— START Data shown —
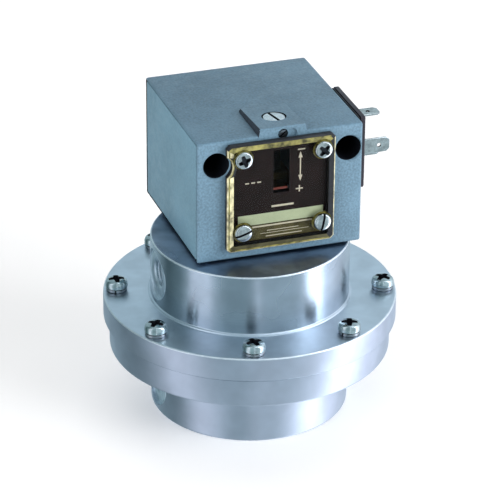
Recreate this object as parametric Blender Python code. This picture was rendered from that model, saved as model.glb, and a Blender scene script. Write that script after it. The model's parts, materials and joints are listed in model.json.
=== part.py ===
"""Differential pressure switch: a die-cast switch housing on a turned aluminium diaphragm chamber.

Metres, +Z up. The origin is the centre of the lower drum's bottom face. The scale window faces -Y, the
side cover is at -X and the electrical plug base at +X. A diaphragm between the two flanges lifts a thrust
pin, which lifts a lever (the switching bridge) against a setting spring, and the lever works a microswitch.
The setting spindle turns in place and moves the spring's running nut, whose pointer shows in the window.
"""

import math

import bmesh
import bpy
from mathutils import Matrix, Vector

MM = 0.001
GAP = 0.3 * MM  # clearance left between pieces that touch on the real switch

# Chamber: two drums with bolted flanges, turned about Z
FLANGE_RADIUS = 65.0 * MM
LOWER_FLANGE_RADIUS = 62.4 * MM
DRUM_RADIUS = 44.0 * MM
DRUM_HEIGHT = 28.0 * MM
LOWER_FLANGE_HEIGHT = 12.6 * MM
UPPER_FLANGE_HEIGHT = 10.8 * MM
DIAPHRAGM_THICKNESS = 0.8 * MM
PARTING_Z = DRUM_HEIGHT + LOWER_FLANGE_HEIGHT
DIAPHRAGM_Z = PARTING_Z + GAP
UPPER_FLANGE_Z = DIAPHRAGM_Z + DIAPHRAGM_THICKNESS + GAP
FLANGE_TOP_Z = UPPER_FLANGE_Z + UPPER_FLANGE_HEIGHT
DRUM_TOP_Z = FLANGE_TOP_Z + DRUM_HEIGHT
CHAMBER_SEGMENTS = 48
EDGE_CHAMFER = 0.8 * MM
DRUM_FILLET = 2.2 * MM

# Flange screws: cross-recess pan heads M5 over spring washers
SCREW_COUNT = 8
SCREW_CIRCLE_RADIUS = 59.0 * MM
FIRST_SCREW_ANGLE = math.radians(-107.0)  # from +X, so that one screw stands a little left of the front
M5_RADIUS = 2.5 * MM
M5_HEAD_RADIUS = 5.0 * MM
M5_HEAD_HEIGHT = 3.7 * MM
SPRING_WASHER_RADIUS = 4.6 * MM
SPRING_WASHER_HEIGHT = 1.2 * MM
FLANGE_SCREW_LENGTH = 21.0 * MM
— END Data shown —
Instruction: Reproduce the material precisely, including every line.

Solution for this task:
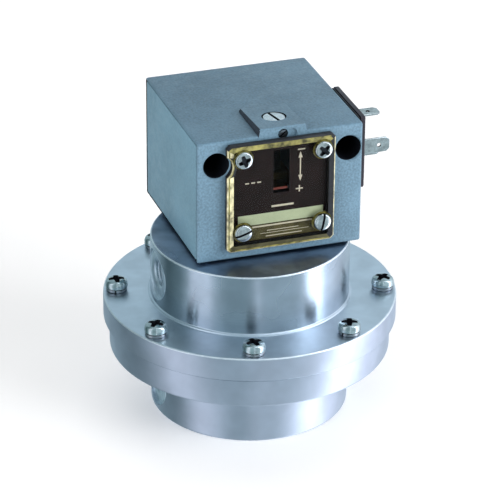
Recreate this object as parametric Blender Python code. This picture was rendered from that model, saved as model.glb, and a Blender scene script. Write that script after it. The model's parts, materials and joints are listed in model.json.
=== part.py ===
"""Differential pressure switch: a die-cast switch housing on a turned aluminium diaphragm chamber.

Metres, +Z up. The origin is the centre of the lower drum's bottom face. The scale window faces -Y, the
side cover is at -X and the electrical plug base at +X. A diaphragm between the two flanges lifts a thrust
pin, which lifts a lever (the switching bridge) against a setting spring, and the lever works a microswitch.
The setting spindle turns in place and moves the spring's running nut, whose pointer shows in the window.
"""

import math

import bmesh
import bpy
from mathutils import Matrix, Vector

MM = 0.001
GAP = 0.3 * MM  # clearance left between pieces that touch on the real switch

# Chamber: two drums with bolted flanges, turned about Z
FLANGE_RADIUS = 65.0 * MM
LOWER_FLANGE_RADIUS = 62.4 * MM
DRUM_RADIUS = 44.0 * MM
DRUM_HEIGHT = 28.0 * MM
LOWER_FLANGE_HEIGHT = 12.6 * MM
UPPER_FLANGE_HEIGHT = 10.8 * MM
DIAPHRAGM_THICKNESS = 0.8 * MM
PARTING_Z = DRUM_HEIGHT + LOWER_FLANGE_HEIGHT
DIAPHRAGM_Z = PARTING_Z + GAP
UPPER_FLANGE_Z = DIAPHRAGM_Z + DIAPHRAGM_THICKNESS + GAP
FLANGE_TOP_Z = UPPER_FLANGE_Z + UPPER_FLANGE_HEIGHT
DRUM_TOP_Z = FLANGE_TOP_Z + DRUM_HEIGHT
CHAMBER_SEGMENTS = 48
EDGE_CHAMFER = 0.8 * MM
DRUM_FILLET = 2.2 * MM

# Flange screws: cross-recess pan heads M5 over spring washers
SCREW_COUNT = 8
SCREW_CIRCLE_RADIUS = 59.0 * MM
FIRST_SCREW_ANGLE = math.radians(-107.0)  # from +X, so that one screw stands a little left of the front
M5_RADIUS = 2.5 * MM
M5_HEAD_RADIUS = 5.0 * MM
M5_HEAD_HEIGHT = 3.7 * MM
SPRING_WASHER_RADIUS = 4.6 * MM
SPRING_WASHER_HEIGHT = 1.2 * MM
FLANGE_SCREW_LENGTH = 21.0 * MM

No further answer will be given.